E   To which extent can a company like Unilever be an agent in reinforcing this commitment to the ESG?

A company like Unilever reaches two billion consumers a day in 119 countries and has a value chain that influences tens of millions of people who are directly or indirectly working for us. So we have a longer term view. To implement the sustainable development goals (SDGs), it’s going to cost the world between $2 trillion and $3 trillion a year. This is a low investment compared to the global economy and certainly one that would be a good payout to eliminate poverty in the most sustainable and equitable way, but the overseas development aid from all countries is $140 billion – so where is the money going to come from? It has to come from the private sector.

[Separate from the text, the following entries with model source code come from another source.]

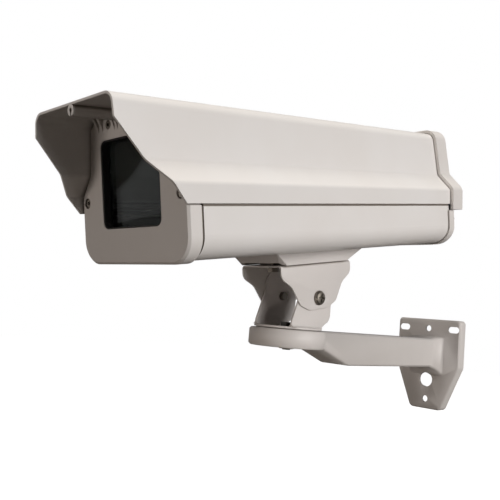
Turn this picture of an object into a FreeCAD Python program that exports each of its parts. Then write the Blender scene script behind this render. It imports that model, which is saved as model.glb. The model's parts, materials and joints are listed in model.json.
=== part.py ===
import FreeCAD, Part
import math
import os

# Camera housing on a swivel and tilt wall bracket, lengths in mm.
# Origin on the wall face between the two slots, X across, the window looks toward -Y, Z up.
# Housing pieces are drawn level in their own frame (v runs from window to rear,
# w is up from the edge of the tray) and then tilted about the tilt pivot.

V = FreeCAD.Vector
TILT = 9.87

# pivot of the tilt, in the housing frame and on the bracket
PIVOT_V = 193.7
PIVOT_W = -86.2
PIVOT_Y = -255.9
PIVOT_Z = 20.0

# hood extrusion, each half width stepped in from the one below it
WALL = 2.0
SKIRT_HALF = 75.7
SHOULDER_IN = 14.9
SHOULDER_HALF = SKIRT_HALF - SHOULDER_IN
TOP_IN = 4.65
HOOD_TOP_HALF = SHOULDER_HALF - TOP_IN
SKIRT_TAPER = 0.7
SKIRT_END_HALF = SKIRT_HALF - SKIRT_TAPER
HOOD_TOP = 81.4
SHOULDER_W = 34.1
SKIRT_W = 17.2
SKIRT_END_W = 1.9
HOOD_ROUND = 10.0
BEND_ROUND = 5.0
VISOR_V = -48.7
VISOR_CUT_W = 62.6
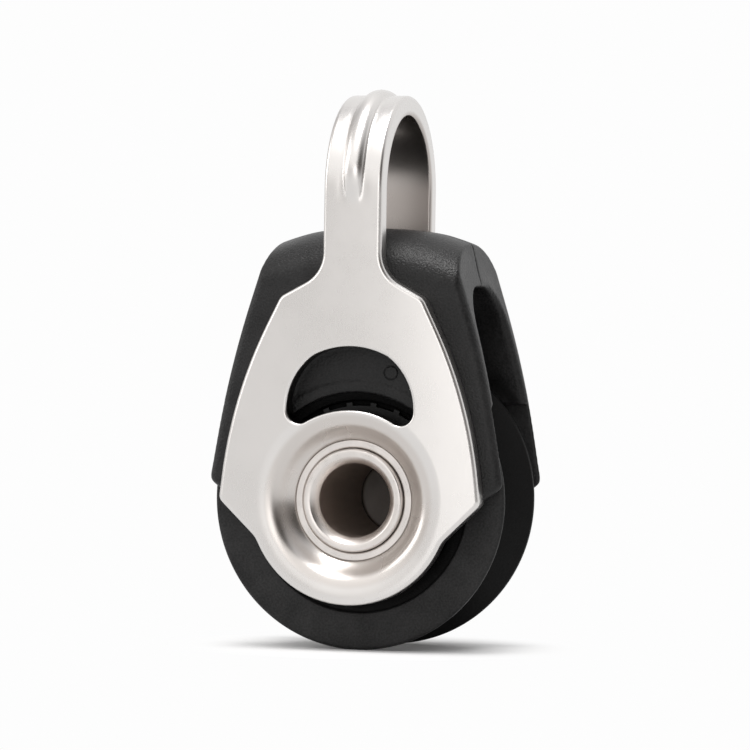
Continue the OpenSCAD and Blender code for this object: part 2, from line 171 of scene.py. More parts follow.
class CheekSizes(PropertyGroup):
    """Sizes of the moulded cheeks."""

    crown_radius: length("Crown radius", 40 * MM, "Radius of the crown")
    roll_radius: length("Roll radius", 27 * MM, "Radius of the rolled edge seen along the axle")
    roll_lift: length("Roll lift", 0.3 * MM, "How far above the crown that edge starts")
    roll_drop: length("Roll drop", 4.4 * MM, "How far the crown rolls down to the outer face")
    roll_depth: length("Roll depth", 7.2 * MM, "How far in from the outer face the roll starts")
    edge: length("Edge", 0.95 * MM, "Rounding of the outer face's sides")
    soft: length("Soft edges", 0.14 * MM, "Softness of the moulded edges")
    opening: length("Opening", 10.7 * MM, "Radius of the opening around the hub")
    lip: length("Lip", 11.8 * MM, "Outer radius of the raised lip around the opening")
    lip_height: length("Lip height", 0.15 * MM, "Height of that lip over the pocket's floor")
    pocket: length("Pocket", 0.8 * MM, "Depth of the pocket behind the window")
    cove: length("Cove", 0.5 * MM, "Radius between the pocket's wall and floor")
    slot_step: length("Slot step", 9.6 * MM, "Height where the slot opens out for the sheave")
    slot_round: length("Slot rounding", 4.3 * MM, "Rounding of the slot's upper corners")
    rim_relief: length("Rim relief", 0.55 * MM, "Relief inside each cheek's rim below that step")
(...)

It’s also really difficult now to depend on the governments alone because most of the institutions that have been designed to deal with the global issues of governance were designed at Bretton Woods when 85 percent of the world’s economy was in Europe and the United States. I am talking about the IMF, the World Bank and the OECD. Today it’s so difficult to forge global agreements when governments come together because we haven’t figured out what the governance is in this increasingly interdependent world, and we are living off a system that is over 70 years old. Business needs to step up because there is no business case in enduring poverty. We need to be sure to forge what I call these partnerships for the common good. When developing the SDGs we insisted on goal 17 which is about partnerships, but these are not partnerships working together on products or on technology; they are partnerships for the common good. If we can rise to that level, we can solve any problem; we just need human willpower which is actually a renewable resource. That is why I often say we need more leaders and we need more trees.